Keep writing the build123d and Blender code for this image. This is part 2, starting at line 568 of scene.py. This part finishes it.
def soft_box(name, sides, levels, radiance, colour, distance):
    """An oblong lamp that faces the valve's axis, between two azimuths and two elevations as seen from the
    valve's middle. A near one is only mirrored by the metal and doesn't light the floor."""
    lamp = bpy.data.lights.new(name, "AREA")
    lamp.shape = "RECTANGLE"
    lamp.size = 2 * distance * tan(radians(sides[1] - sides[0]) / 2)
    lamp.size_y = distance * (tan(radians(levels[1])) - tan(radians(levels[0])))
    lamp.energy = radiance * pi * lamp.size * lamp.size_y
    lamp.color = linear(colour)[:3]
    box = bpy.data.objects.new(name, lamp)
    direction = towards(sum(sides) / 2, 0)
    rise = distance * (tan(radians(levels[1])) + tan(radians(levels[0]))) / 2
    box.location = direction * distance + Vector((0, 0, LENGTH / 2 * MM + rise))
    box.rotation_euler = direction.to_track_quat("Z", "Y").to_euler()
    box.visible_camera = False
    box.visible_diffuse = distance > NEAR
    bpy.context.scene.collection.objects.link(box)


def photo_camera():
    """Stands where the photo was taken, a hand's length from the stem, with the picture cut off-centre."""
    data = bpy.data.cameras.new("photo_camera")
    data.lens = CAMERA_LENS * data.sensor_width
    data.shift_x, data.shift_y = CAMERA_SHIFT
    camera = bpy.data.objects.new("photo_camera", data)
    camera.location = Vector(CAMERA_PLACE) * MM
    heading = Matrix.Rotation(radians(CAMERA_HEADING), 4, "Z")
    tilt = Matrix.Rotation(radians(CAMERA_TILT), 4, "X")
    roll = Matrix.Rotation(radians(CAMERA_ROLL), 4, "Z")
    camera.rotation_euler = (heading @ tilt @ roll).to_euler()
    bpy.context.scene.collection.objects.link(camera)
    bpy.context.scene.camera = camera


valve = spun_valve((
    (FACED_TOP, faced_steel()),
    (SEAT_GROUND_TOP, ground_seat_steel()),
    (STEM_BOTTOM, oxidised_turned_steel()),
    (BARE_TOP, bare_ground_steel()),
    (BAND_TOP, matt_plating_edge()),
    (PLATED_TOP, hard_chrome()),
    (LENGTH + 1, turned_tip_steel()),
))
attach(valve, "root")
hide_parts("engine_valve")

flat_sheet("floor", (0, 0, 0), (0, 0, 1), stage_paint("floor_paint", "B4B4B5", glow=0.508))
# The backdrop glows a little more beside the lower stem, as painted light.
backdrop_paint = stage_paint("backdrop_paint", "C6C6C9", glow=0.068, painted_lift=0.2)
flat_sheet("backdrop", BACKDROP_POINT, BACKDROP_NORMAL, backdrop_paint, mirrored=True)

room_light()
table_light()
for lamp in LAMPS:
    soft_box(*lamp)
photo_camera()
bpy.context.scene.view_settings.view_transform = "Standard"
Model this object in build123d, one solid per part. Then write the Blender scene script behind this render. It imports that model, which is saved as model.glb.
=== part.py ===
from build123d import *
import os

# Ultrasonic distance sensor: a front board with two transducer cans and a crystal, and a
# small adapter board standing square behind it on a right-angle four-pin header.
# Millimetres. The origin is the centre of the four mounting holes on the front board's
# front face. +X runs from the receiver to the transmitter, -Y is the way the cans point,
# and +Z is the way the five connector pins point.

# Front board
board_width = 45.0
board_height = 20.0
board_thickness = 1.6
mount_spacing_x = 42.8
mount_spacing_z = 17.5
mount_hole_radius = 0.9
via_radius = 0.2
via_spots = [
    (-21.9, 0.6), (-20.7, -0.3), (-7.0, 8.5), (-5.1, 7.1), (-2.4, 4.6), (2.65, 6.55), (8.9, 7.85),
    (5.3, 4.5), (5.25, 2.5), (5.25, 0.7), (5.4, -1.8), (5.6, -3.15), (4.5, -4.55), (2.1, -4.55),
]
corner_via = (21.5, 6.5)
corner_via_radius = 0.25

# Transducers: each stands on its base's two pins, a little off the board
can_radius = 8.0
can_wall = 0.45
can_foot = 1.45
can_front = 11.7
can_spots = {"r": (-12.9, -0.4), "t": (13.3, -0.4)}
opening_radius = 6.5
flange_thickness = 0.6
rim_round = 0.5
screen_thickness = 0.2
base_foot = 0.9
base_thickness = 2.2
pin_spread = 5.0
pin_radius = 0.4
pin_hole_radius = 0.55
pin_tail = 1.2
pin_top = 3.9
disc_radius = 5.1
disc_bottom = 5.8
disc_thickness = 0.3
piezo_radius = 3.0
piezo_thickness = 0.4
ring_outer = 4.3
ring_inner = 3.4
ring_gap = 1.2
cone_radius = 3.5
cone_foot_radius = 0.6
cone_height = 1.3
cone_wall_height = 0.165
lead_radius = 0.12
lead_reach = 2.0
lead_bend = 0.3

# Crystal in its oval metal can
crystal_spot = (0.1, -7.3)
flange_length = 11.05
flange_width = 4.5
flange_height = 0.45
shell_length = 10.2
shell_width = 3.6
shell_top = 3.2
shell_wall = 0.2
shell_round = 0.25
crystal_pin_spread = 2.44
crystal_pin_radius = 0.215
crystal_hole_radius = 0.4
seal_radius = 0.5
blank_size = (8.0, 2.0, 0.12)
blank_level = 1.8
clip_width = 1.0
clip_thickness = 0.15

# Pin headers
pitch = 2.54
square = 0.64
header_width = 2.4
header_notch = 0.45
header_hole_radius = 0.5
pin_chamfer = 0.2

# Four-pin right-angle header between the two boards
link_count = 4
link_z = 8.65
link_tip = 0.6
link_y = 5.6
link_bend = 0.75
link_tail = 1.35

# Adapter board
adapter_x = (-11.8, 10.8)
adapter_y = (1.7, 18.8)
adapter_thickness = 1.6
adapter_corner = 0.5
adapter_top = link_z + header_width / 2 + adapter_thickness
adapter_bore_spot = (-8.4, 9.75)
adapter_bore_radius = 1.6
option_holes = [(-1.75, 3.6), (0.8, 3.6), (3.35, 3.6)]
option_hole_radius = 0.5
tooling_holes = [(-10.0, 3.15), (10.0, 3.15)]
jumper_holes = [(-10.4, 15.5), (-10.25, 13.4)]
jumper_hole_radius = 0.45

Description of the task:
Copy the material above back out, exactly as written.

Solution below:
Keep writing the build123d and Blender code for this image. This is part 2, starting at line 568 of scene.py. This part finishes it.
def soft_box(name, sides, levels, radiance, colour, distance):
    """An oblong lamp that faces the valve's axis, between two azimuths and two elevations as seen from the
    valve's middle. A near one is only mirrored by the metal and doesn't light the floor."""
    lamp = bpy.data.lights.new(name, "AREA")
    lamp.shape = "RECTANGLE"
    lamp.size = 2 * distance * tan(radians(sides[1] - sides[0]) / 2)
    lamp.size_y = distance * (tan(radians(levels[1])) - tan(radians(levels[0])))
    lamp.energy = radiance * pi * lamp.size * lamp.size_y
    lamp.color = linear(colour)[:3]
    box = bpy.data.objects.new(name, lamp)
    direction = towards(sum(sides) / 2, 0)
    rise = distance * (tan(radians(levels[1])) + tan(radians(levels[0]))) / 2
    box.location = direction * distance + Vector((0, 0, LENGTH / 2 * MM + rise))
    box.rotation_euler = direction.to_track_quat("Z", "Y").to_euler()
    box.visible_camera = False
    box.visible_diffuse = distance > NEAR
    bpy.context.scene.collection.objects.link(box)


def photo_camera():
    """Stands where the photo was taken, a hand's length from the stem, with the picture cut off-centre."""
    data = bpy.data.cameras.new("photo_camera")
    data.lens = CAMERA_LENS * data.sensor_width
    data.shift_x, data.shift_y = CAMERA_SHIFT
    camera = bpy.data.objects.new("photo_camera", data)
    camera.location = Vector(CAMERA_PLACE) * MM
    heading = Matrix.Rotation(radians(CAMERA_HEADING), 4, "Z")
    tilt = Matrix.Rotation(radians(CAMERA_TILT), 4, "X")
    roll = Matrix.Rotation(radians(CAMERA_ROLL), 4, "Z")
    camera.rotation_euler = (heading @ tilt @ roll).to_euler()
    bpy.context.scene.collection.objects.link(camera)
    bpy.context.scene.camera = camera


valve = spun_valve((
    (FACED_TOP, faced_steel()),
    (SEAT_GROUND_TOP, ground_seat_steel()),
    (STEM_BOTTOM, oxidised_turned_steel()),
    (BARE_TOP, bare_ground_steel()),
    (BAND_TOP, matt_plating_edge()),
    (PLATED_TOP, hard_chrome()),
    (LENGTH + 1, turned_tip_steel()),
))
attach(valve, "root")
hide_parts("engine_valve")

flat_sheet("floor", (0, 0, 0), (0, 0, 1), stage_paint("floor_paint", "B4B4B5", glow=0.508))
# The backdrop glows a little more beside the lower stem, as painted light.
backdrop_paint = stage_paint("backdrop_paint", "C6C6C9", glow=0.068, painted_lift=0.2)
flat_sheet("backdrop", BACKDROP_POINT, BACKDROP_NORMAL, backdrop_paint, mirrored=True)

room_light()
table_light()
for lamp in LAMPS:
    soft_box(*lamp)
photo_camera()
bpy.context.scene.view_settings.view_transform = "Standard"
Model this object in build123d, one solid per part. Then write the Blender scene script behind this render. It imports that model, which is saved as model.glb.
=== part.py ===
from build123d import *
import os

# Ultrasonic distance sensor: a front board with two transducer cans and a crystal, and a
# small adapter board standing square behind it on a right-angle four-pin header.
# Millimetres. The origin is the centre of the four mounting holes on the front board's
# front face. +X runs from the receiver to the transmitter, -Y is the way the cans point,
# and +Z is the way the five connector pins point.

# Front board
board_width = 45.0
board_height = 20.0
board_thickness = 1.6
mount_spacing_x = 42.8
mount_spacing_z = 17.5
mount_hole_radius = 0.9
via_radius = 0.2
via_spots = [
    (-21.9, 0.6), (-20.7, -0.3), (-7.0, 8.5), (-5.1, 7.1), (-2.4, 4.6), (2.65, 6.55), (8.9, 7.85),
    (5.3, 4.5), (5.25, 2.5), (5.25, 0.7), (5.4, -1.8), (5.6, -3.15), (4.5, -4.55), (2.1, -4.55),
]
corner_via = (21.5, 6.5)
corner_via_radius = 0.25

# Transducers: each stands on its base's two pins, a little off the board
can_radius = 8.0
can_wall = 0.45
can_foot = 1.45
can_front = 11.7
can_spots = {"r": (-12.9, -0.4), "t": (13.3, -0.4)}
opening_radius = 6.5
flange_thickness = 0.6
rim_round = 0.5
screen_thickness = 0.2
base_foot = 0.9
base_thickness = 2.2
pin_spread = 5.0
pin_radius = 0.4
pin_hole_radius = 0.55
pin_tail = 1.2
pin_top = 3.9
disc_radius = 5.1
disc_bottom = 5.8
disc_thickness = 0.3
piezo_radius = 3.0
piezo_thickness = 0.4
ring_outer = 4.3
ring_inner = 3.4
ring_gap = 1.2
cone_radius = 3.5
cone_foot_radius = 0.6
cone_height = 1.3
cone_wall_height = 0.165
lead_radius = 0.12
lead_reach = 2.0
lead_bend = 0.3

# Crystal in its oval metal can
crystal_spot = (0.1, -7.3)
flange_length = 11.05
flange_width = 4.5
flange_height = 0.45
shell_length = 10.2
shell_width = 3.6
shell_top = 3.2
shell_wall = 0.2
shell_round = 0.25
crystal_pin_spread = 2.44
crystal_pin_radius = 0.215
crystal_hole_radius = 0.4
seal_radius = 0.5
blank_size = (8.0, 2.0, 0.12)
blank_level = 1.8
clip_width = 1.0
clip_thickness = 0.15

# Pin headers
pitch = 2.54
square = 0.64
header_width = 2.4
header_notch = 0.45
header_hole_radius = 0.5
pin_chamfer = 0.2

# Four-pin right-angle header between the two boards
link_count = 4
link_z = 8.65
link_tip = 0.6
link_y = 5.6
link_bend = 0.75
link_tail = 1.35

# Adapter board
adapter_x = (-11.8, 10.8)
adapter_y = (1.7, 18.8)
adapter_thickness = 1.6
adapter_corner = 0.5
adapter_top = link_z + header_width / 2 + adapter_thickness
adapter_bore_spot = (-8.4, 9.75)
adapter_bore_radius = 1.6
option_holes = [(-1.75, 3.6), (0.8, 3.6), (3.35, 3.6)]
option_hole_radius = 0.5
tooling_holes = [(-10.0, 3.15), (10.0, 3.15)]
jumper_holes = [(-10.4, 15.5), (-10.25, 13.4)]
jumper_hole_radius = 0.45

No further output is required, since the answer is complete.